**THE PROBLEM:** Please output exactly the lines of the material from the first through the line containing "UP = V(0, 0, 1)", and nothing more.

-------- SUPPLIED DATA --------

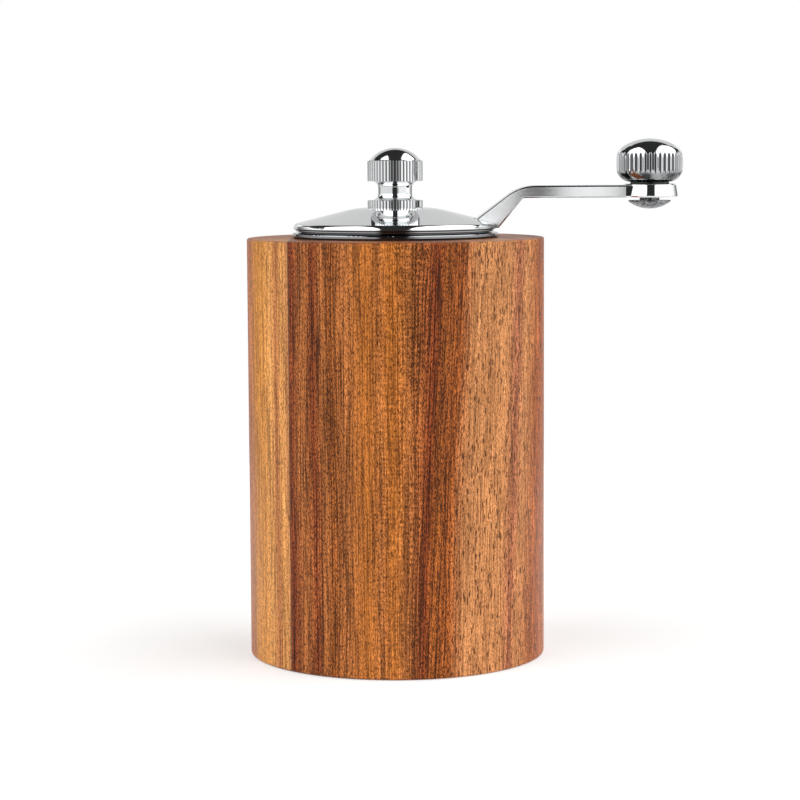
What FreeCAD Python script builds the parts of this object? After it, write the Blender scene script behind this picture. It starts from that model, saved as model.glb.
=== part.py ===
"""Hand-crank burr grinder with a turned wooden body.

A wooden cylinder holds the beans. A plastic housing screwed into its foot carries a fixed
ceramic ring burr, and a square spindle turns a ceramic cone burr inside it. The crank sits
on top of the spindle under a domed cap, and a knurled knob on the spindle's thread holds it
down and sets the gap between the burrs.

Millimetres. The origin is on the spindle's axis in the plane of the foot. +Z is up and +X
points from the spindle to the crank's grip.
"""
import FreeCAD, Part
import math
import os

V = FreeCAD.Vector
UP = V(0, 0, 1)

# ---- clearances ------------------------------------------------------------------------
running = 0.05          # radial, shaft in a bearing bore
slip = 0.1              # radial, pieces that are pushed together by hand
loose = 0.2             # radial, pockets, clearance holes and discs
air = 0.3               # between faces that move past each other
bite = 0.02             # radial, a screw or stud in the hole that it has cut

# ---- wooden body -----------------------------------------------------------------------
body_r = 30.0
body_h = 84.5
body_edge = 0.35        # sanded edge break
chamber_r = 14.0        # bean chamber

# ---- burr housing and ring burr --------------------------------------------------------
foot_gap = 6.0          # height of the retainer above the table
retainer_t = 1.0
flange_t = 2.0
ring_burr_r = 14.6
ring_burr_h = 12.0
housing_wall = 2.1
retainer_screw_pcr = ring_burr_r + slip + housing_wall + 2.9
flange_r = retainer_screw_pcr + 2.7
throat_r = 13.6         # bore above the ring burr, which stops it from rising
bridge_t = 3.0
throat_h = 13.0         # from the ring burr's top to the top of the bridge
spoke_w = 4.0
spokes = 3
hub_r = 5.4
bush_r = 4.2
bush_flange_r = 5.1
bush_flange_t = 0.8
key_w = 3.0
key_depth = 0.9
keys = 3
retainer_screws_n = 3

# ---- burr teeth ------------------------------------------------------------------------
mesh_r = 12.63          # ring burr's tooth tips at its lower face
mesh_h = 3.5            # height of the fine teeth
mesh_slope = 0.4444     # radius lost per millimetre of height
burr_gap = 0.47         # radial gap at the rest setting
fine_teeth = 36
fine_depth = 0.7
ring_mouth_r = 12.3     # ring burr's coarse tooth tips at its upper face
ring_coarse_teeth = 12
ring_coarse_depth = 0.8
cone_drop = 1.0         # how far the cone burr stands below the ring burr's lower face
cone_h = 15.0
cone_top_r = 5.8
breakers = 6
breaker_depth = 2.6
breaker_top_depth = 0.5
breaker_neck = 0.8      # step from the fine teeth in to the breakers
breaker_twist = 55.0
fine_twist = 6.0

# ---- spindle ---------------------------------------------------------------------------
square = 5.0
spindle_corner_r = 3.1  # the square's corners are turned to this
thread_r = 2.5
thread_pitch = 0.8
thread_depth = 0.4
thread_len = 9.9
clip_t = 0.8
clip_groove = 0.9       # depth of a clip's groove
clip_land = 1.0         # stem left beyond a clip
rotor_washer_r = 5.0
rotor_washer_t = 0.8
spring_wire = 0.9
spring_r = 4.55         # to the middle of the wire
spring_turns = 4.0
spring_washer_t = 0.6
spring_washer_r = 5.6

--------

**FULL OUTPUT:**
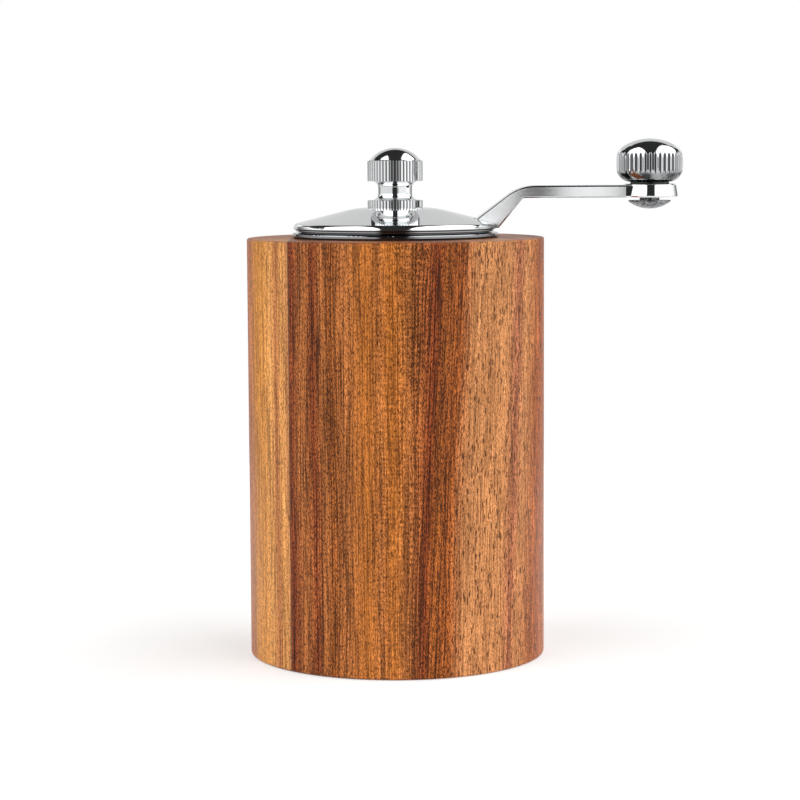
What FreeCAD Python script builds the parts of this object? After it, write the Blender scene script behind this picture. It starts from that model, saved as model.glb.
=== part.py ===
"""Hand-crank burr grinder with a turned wooden body.

A wooden cylinder holds the beans. A plastic housing screwed into its foot carries a fixed
ceramic ring burr, and a square spindle turns a ceramic cone burr inside it. The crank sits
on top of the spindle under a domed cap, and a knurled knob on the spindle's thread holds it
down and sets the gap between the burrs.

Millimetres. The origin is on the spindle's axis in the plane of the foot. +Z is up and +X
points from the spindle to the crank's grip.
"""
import FreeCAD, Part
import math
import os

V = FreeCAD.Vector
UP = V(0, 0, 1)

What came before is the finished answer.